In: Finance
Delta Mills and Franklin Mills are identical firms except for their capital structures. Delta is an unlevered firm with $680,000 of equity. Franklin is a levered firm. Both Delta and Franklin have an expected EBIT of $84,000. Delta Mills has a ________ WACC than Franklin Mills and a ______ firm value compared to Franklin.
Group of answer choices
a. higher; higher
b.lower; higher
c.lower; lower
d.higher; lower
According to MM Approach
We know that Cost of Equity in a levered Company ( Keg)= K eu+ [( Keu - Kd ) Debt / {Debt + Equity}]

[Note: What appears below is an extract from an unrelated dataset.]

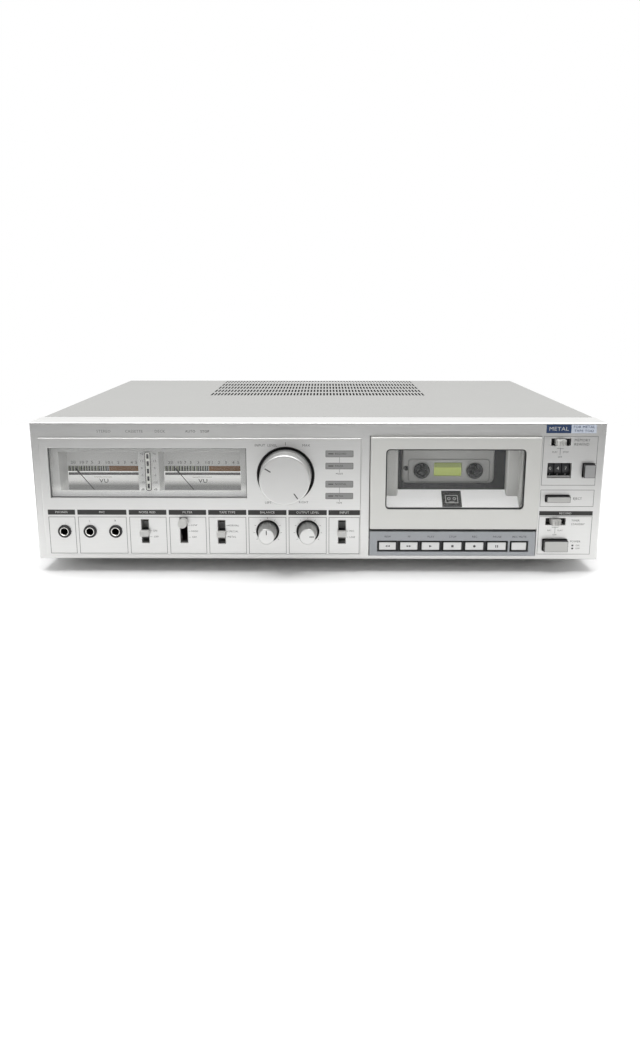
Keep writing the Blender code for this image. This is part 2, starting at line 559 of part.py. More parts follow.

Keg = Cost of Equity in levered company
Keu = Cost of Equity in unlevered company
Kd = Cost of Debt
From the above we can observe that Cost of Capital of levered firm is always greater than the cost of Capital of unlevered firm
Since Delta is a unlevered firm , so it is having a lower WACC when compared to the Franklin mills. Due to presence of Debt in the capital structure of Franklin, Cost of Capital increases. For Franklin
If a firm has lower WACC , then its value increases
Let us suppose the WACC of Delta is 12% and Franklin is 13%
Value of Delta firm = EBIT / Cost of Capital
= $ 84000/0.12
= $ 700000
Value of the Franklin = EBIT / Cost of Capital
= $ 84000/0.13
= $ 646153
So we can observe that Higher WACC reduces the value of the firm.
Delta Mills has a lower WACC, than Franklin mills and a higher value when compared to Franklin. So obtion b ) is the Correct answer.